## START PROVIDED MATERIAL

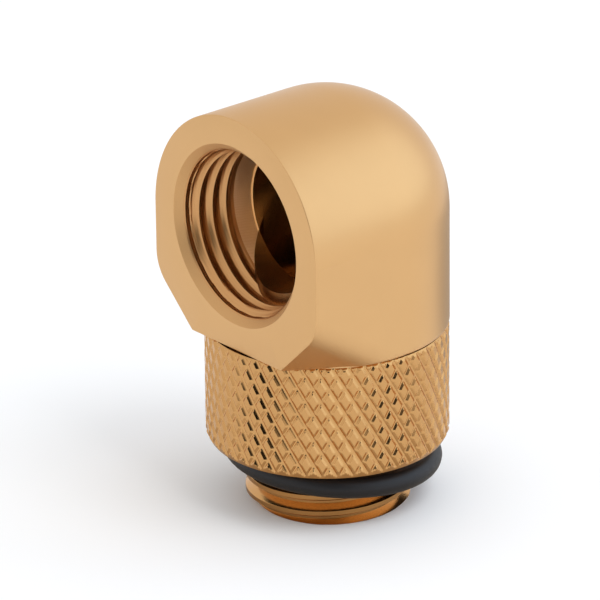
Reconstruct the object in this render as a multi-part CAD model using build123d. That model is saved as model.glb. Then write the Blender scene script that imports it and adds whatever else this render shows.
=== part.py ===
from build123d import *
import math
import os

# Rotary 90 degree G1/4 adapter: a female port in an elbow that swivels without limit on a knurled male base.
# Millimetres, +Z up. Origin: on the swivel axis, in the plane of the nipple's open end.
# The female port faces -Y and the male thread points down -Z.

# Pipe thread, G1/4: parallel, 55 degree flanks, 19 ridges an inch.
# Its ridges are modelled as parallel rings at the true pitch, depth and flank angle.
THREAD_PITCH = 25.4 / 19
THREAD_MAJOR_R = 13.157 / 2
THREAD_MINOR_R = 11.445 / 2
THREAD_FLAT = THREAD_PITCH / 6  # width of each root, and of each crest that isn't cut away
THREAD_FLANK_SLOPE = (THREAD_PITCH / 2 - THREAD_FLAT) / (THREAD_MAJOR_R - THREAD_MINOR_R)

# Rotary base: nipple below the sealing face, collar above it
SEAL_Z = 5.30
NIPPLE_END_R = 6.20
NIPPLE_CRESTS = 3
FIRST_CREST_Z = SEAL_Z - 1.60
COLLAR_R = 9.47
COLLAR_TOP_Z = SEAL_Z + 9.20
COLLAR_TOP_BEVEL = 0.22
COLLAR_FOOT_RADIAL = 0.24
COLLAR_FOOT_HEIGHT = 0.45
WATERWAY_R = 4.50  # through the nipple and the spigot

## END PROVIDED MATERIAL

▶ [WORK TO DO]
Copy out all of the lines above exactly.

▶ [OUTPUT OF THE EXERCISE]
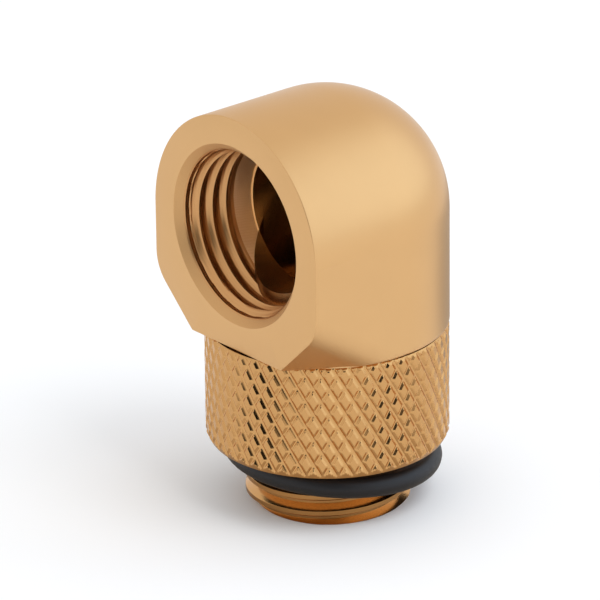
Reconstruct the object in this render as a multi-part CAD model using build123d. That model is saved as model.glb. Then write the Blender scene script that imports it and adds whatever else this render shows.
=== part.py ===
from build123d import *
import math
import os

# Rotary 90 degree G1/4 adapter: a female port in an elbow that swivels without limit on a knurled male base.
# Millimetres, +Z up. Origin: on the swivel axis, in the plane of the nipple's open end.
# The female port faces -Y and the male thread points down -Z.

# Pipe thread, G1/4: parallel, 55 degree flanks, 19 ridges an inch.
# Its ridges are modelled as parallel rings at the true pitch, depth and flank angle.
THREAD_PITCH = 25.4 / 19
THREAD_MAJOR_R = 13.157 / 2
THREAD_MINOR_R = 11.445 / 2
THREAD_FLAT = THREAD_PITCH / 6  # width of each root, and of each crest that isn't cut away
THREAD_FLANK_SLOPE = (THREAD_PITCH / 2 - THREAD_FLAT) / (THREAD_MAJOR_R - THREAD_MINOR_R)

# Rotary base: nipple below the sealing face, collar above it
SEAL_Z = 5.30
NIPPLE_END_R = 6.20
NIPPLE_CRESTS = 3
FIRST_CREST_Z = SEAL_Z - 1.60
COLLAR_R = 9.47
COLLAR_TOP_Z = SEAL_Z + 9.20
COLLAR_TOP_BEVEL = 0.22
COLLAR_FOOT_RADIAL = 0.24
COLLAR_FOOT_HEIGHT = 0.45
WATERWAY_R = 4.50  # through the nipple and the spigot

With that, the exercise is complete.